▶ **Recorded data**

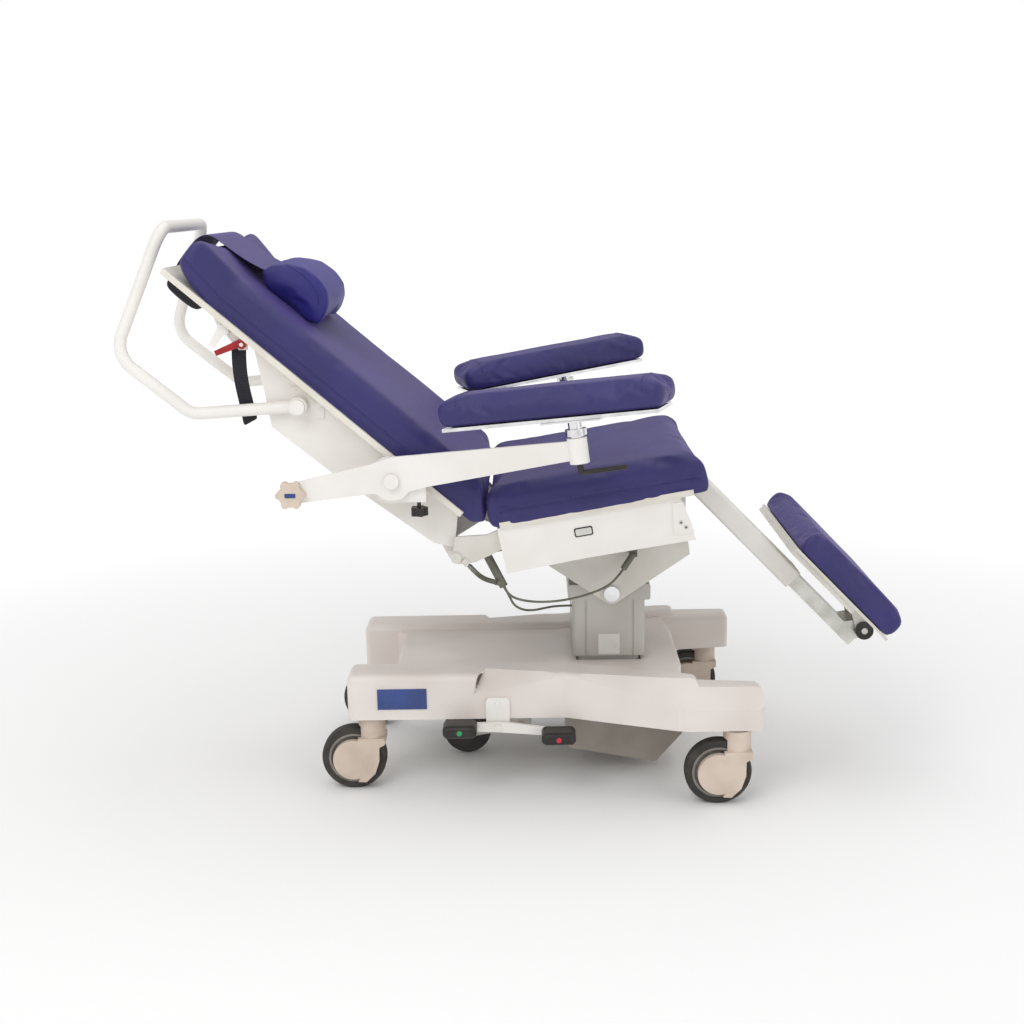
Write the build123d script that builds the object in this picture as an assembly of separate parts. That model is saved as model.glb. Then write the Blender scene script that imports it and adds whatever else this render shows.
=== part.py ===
"""Patient recliner chair on castors: lifting column, tilting seat, hinged back, arms, leg rest and pedals.

Millimetres. +X is the foot end, +Z is up, and the chair is symmetric about Y = 0 but for its trim.
"""
import os
from math import atan2, cos, degrees, hypot, pi, radians, sin, tan

from build123d import *

os.makedirs("parts", exist_ok=True)

# Driving dimensions
origin_shift = -6.477  # brings the middle of the bounding box over X = 0
wheel_r = 70.0
castor_trail = 40.0
castor_rear = (-320.0, 190.0)  # swivel axis, X and half track
castor_front = (453.0, 298.0)
castor_head_z = 161.0
base_bottom = 164.0
rail_top = 263.0
leg_top = 248.0
deck_top = 250.0
cover_wall = 4.0
column_x = 197.0
column_overlap_top = 386.0
sleeve_bottom = 262.0
tilt_pin_at = (203.0, 406.0)
seat_angle = 9.0  # seat plane, foot end up
seat_height = 609.3  # underside of the seat pad over X = 0
seat_start = -31.0
seat_end = 402.0
pad_half_width = 300.0
pad_thickness = 66.0
back_angle = 41.0
back_base = (-78.0, 603.0)  # where the underside line of the back pad starts
back_start = 27.0
back_length = 806.0
hinge_at = (-70.0, 592.0)  # back to seat
tray_half_width = 240.0
board_thickness = 12.0
frame_rail_y = 117.0
frame_rail_width = 40.0
frame_depth = 25.0
cover_y = 275.0
arm_pivot = (-245.0, 701.0)
arm_plate_y = 303.0
arm_bar_y = 311.0
arm_bar_thickness = 10.0
arm_bend_x = -182.0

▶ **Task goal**
Output every line above without altering anything.

▶ **Solution for this problem**
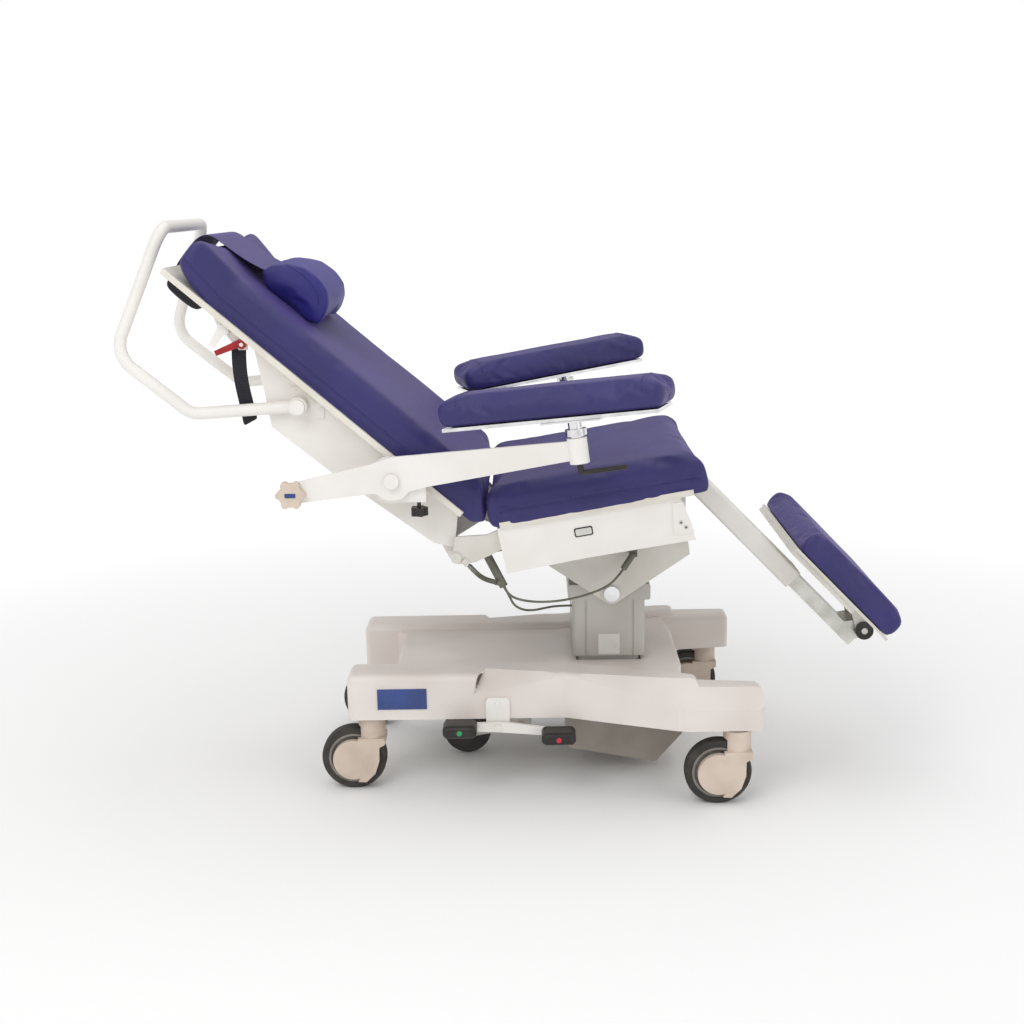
Write the build123d script that builds the object in this picture as an assembly of separate parts. That model is saved as model.glb. Then write the Blender scene script that imports it and adds whatever else this render shows.
=== part.py ===
"""Patient recliner chair on castors: lifting column, tilting seat, hinged back, arms, leg rest and pedals.

Millimetres. +X is the foot end, +Z is up, and the chair is symmetric about Y = 0 but for its trim.
"""
import os
from math import atan2, cos, degrees, hypot, pi, radians, sin, tan

from build123d import *

os.makedirs("parts", exist_ok=True)

# Driving dimensions
origin_shift = -6.477  # brings the middle of the bounding box over X = 0
wheel_r = 70.0
castor_trail = 40.0
castor_rear = (-320.0, 190.0)  # swivel axis, X and half track
castor_front = (453.0, 298.0)
castor_head_z = 161.0
base_bottom = 164.0
rail_top = 263.0
leg_top = 248.0
deck_top = 250.0
cover_wall = 4.0
column_x = 197.0
column_overlap_top = 386.0
sleeve_bottom = 262.0
tilt_pin_at = (203.0, 406.0)
seat_angle = 9.0  # seat plane, foot end up
seat_height = 609.3  # underside of the seat pad over X = 0
seat_start = -31.0
seat_end = 402.0
pad_half_width = 300.0
pad_thickness = 66.0
back_angle = 41.0
back_base = (-78.0, 603.0)  # where the underside line of the back pad starts
back_start = 27.0
back_length = 806.0
hinge_at = (-70.0, 592.0)  # back to seat
tray_half_width = 240.0
board_thickness = 12.0
frame_rail_y = 117.0
frame_rail_width = 40.0
frame_depth = 25.0
cover_y = 275.0
arm_pivot = (-245.0, 701.0)
arm_plate_y = 303.0
arm_bar_y = 311.0
arm_bar_thickness = 10.0
arm_bend_x = -182.0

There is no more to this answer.